PROBLEM STATEMENT: For the material that follows, return exactly the lines from the one with "The three.js and" through the one with "BROWN_DIRT = (0.092, 0.060, 0.038, 1)", both ends included.

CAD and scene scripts
....................

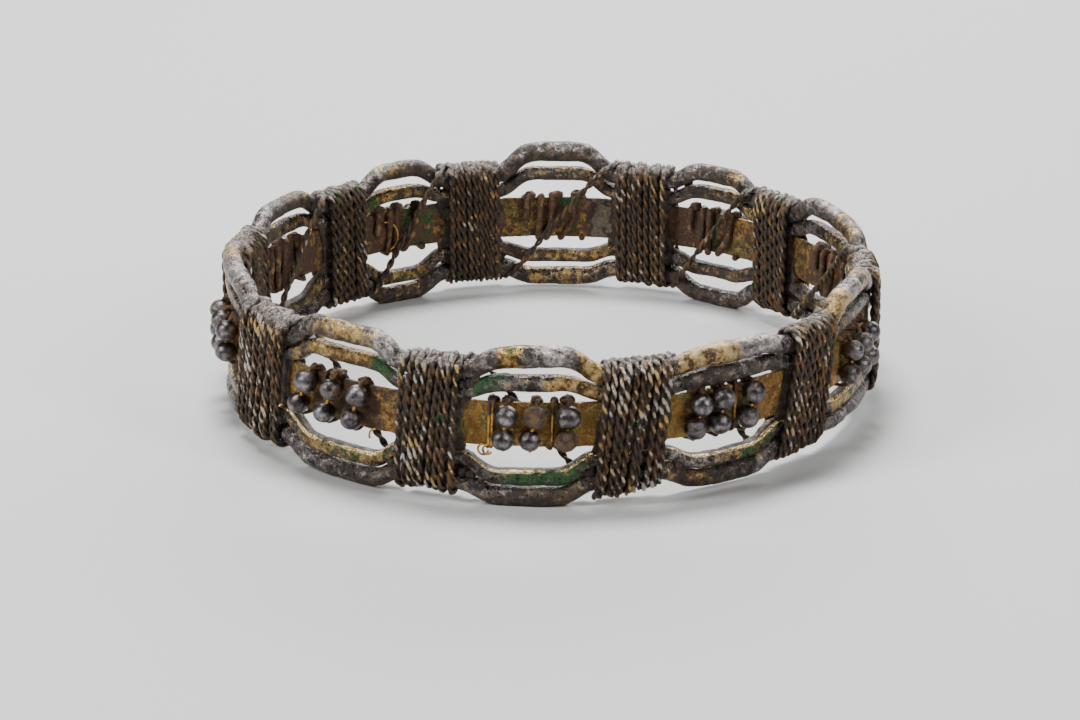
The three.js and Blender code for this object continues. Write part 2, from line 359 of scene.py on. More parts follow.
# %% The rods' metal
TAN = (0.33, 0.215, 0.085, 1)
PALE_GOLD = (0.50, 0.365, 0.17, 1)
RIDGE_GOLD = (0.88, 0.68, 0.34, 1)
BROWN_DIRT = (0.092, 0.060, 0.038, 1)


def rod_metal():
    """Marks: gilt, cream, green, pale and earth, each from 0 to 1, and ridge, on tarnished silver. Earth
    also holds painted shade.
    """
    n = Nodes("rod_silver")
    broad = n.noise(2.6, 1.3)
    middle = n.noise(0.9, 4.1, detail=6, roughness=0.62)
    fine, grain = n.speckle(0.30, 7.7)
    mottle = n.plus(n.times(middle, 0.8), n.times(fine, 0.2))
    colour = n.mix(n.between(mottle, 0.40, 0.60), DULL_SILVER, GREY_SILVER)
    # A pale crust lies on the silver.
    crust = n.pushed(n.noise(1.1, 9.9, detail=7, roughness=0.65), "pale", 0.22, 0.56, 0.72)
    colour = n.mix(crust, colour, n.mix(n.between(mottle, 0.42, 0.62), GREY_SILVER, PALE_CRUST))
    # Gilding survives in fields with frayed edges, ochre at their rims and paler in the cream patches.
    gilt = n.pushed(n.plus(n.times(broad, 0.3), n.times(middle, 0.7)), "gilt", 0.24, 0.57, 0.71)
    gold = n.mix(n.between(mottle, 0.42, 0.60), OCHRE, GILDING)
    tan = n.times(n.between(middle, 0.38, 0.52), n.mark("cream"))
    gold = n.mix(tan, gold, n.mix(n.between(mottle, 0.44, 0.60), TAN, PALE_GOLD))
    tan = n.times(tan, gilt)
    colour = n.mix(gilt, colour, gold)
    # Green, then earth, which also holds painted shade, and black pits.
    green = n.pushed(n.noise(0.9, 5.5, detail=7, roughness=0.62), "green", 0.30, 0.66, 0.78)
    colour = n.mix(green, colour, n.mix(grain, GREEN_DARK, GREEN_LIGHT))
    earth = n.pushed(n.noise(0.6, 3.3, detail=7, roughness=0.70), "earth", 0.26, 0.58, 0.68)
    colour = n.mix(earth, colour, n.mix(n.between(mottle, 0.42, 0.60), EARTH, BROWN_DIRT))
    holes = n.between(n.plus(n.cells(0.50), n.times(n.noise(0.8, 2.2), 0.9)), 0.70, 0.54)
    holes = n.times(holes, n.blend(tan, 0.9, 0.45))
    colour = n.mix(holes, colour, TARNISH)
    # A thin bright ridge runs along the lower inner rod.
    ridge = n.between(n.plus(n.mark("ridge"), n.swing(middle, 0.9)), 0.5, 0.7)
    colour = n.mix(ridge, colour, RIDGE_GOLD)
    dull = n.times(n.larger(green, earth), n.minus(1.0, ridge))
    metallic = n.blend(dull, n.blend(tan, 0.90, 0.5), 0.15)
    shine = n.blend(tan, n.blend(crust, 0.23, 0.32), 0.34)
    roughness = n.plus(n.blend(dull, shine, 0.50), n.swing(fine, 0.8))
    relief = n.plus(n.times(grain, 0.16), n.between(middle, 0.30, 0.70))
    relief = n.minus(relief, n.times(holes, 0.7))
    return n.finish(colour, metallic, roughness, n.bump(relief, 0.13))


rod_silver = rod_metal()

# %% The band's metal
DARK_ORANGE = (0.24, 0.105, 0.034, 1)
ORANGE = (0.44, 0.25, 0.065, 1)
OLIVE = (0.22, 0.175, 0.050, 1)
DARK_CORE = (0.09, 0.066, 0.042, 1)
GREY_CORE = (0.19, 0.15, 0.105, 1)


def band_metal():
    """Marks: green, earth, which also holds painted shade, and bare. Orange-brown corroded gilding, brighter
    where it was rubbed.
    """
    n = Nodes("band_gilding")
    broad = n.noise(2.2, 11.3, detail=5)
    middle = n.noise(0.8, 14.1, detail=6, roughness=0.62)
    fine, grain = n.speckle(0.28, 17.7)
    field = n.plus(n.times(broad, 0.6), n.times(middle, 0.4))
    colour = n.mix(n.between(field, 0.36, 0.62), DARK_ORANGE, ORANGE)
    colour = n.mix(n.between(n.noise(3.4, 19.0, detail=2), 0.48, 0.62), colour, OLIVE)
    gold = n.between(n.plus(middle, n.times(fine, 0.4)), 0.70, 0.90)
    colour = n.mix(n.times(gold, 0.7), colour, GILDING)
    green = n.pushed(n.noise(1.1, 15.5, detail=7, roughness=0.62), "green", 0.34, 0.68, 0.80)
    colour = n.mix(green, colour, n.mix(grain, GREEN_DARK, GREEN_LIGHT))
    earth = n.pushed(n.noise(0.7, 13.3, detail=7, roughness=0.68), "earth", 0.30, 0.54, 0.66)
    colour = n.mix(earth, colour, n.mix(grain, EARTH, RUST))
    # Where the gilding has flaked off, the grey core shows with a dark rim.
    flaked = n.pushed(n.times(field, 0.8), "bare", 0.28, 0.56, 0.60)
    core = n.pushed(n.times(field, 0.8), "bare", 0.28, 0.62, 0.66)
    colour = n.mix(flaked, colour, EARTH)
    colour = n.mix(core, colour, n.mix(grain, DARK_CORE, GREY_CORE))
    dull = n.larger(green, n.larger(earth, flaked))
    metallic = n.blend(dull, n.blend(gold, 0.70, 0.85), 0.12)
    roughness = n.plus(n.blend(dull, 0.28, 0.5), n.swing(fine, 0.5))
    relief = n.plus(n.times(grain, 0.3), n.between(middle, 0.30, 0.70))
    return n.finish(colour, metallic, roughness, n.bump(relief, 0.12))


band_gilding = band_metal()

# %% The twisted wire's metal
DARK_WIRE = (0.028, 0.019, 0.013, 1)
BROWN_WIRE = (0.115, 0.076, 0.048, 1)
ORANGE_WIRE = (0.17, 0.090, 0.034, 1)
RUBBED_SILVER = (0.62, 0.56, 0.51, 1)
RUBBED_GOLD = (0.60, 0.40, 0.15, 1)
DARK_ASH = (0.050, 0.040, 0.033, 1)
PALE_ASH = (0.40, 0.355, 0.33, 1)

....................

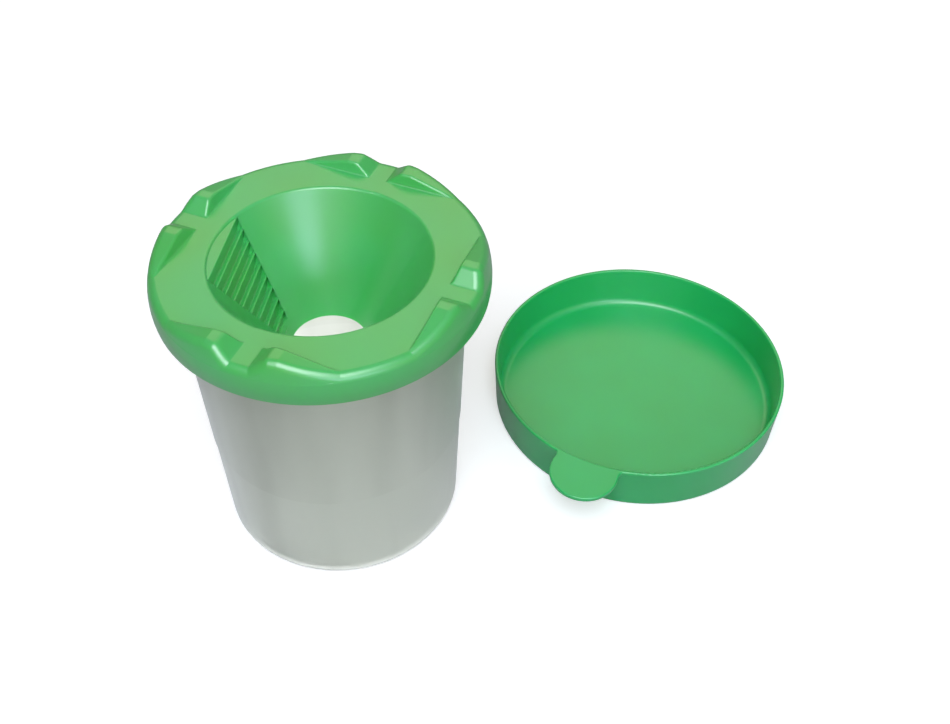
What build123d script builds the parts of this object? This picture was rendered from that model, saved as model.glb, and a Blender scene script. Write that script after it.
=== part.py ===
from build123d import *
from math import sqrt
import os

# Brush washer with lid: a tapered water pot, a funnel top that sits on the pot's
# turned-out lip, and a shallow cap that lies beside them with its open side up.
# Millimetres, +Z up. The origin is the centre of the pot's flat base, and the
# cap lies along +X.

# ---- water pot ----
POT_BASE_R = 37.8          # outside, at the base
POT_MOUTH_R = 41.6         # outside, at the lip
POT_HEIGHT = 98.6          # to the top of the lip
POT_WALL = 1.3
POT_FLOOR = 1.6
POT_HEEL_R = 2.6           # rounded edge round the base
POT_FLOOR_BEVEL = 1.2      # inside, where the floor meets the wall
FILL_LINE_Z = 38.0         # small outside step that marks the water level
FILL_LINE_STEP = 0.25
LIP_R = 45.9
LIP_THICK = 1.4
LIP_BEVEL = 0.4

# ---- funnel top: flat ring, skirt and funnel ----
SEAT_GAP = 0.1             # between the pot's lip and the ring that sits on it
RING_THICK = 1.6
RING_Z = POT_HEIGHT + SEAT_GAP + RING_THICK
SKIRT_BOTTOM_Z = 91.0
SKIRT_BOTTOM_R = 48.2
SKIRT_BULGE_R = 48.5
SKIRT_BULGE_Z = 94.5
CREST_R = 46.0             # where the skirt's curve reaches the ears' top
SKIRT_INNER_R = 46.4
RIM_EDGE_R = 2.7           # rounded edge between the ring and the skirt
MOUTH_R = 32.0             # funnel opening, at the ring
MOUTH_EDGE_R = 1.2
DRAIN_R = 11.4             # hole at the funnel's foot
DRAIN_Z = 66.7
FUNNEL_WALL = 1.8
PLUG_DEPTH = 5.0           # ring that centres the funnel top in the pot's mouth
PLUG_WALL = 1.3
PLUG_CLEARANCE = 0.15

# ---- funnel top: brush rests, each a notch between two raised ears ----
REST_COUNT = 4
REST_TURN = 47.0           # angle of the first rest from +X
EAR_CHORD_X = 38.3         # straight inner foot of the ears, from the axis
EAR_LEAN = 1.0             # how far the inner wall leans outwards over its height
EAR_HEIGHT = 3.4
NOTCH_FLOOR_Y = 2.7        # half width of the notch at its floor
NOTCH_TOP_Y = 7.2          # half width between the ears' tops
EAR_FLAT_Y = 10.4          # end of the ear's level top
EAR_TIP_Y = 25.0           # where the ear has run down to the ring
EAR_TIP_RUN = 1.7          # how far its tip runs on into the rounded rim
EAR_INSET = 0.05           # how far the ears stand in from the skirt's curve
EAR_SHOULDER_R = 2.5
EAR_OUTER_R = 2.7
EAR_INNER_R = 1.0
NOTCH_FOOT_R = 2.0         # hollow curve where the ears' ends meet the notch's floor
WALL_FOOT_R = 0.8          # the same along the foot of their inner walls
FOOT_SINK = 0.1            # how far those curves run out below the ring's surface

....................

RESPONSE TO THE EXERCISE:
The three.js and Blender code for this object continues. Write part 2, from line 359 of scene.py on. More parts follow.
# %% The rods' metal
TAN = (0.33, 0.215, 0.085, 1)
PALE_GOLD = (0.50, 0.365, 0.17, 1)
RIDGE_GOLD = (0.88, 0.68, 0.34, 1)
BROWN_DIRT = (0.092, 0.060, 0.038, 1)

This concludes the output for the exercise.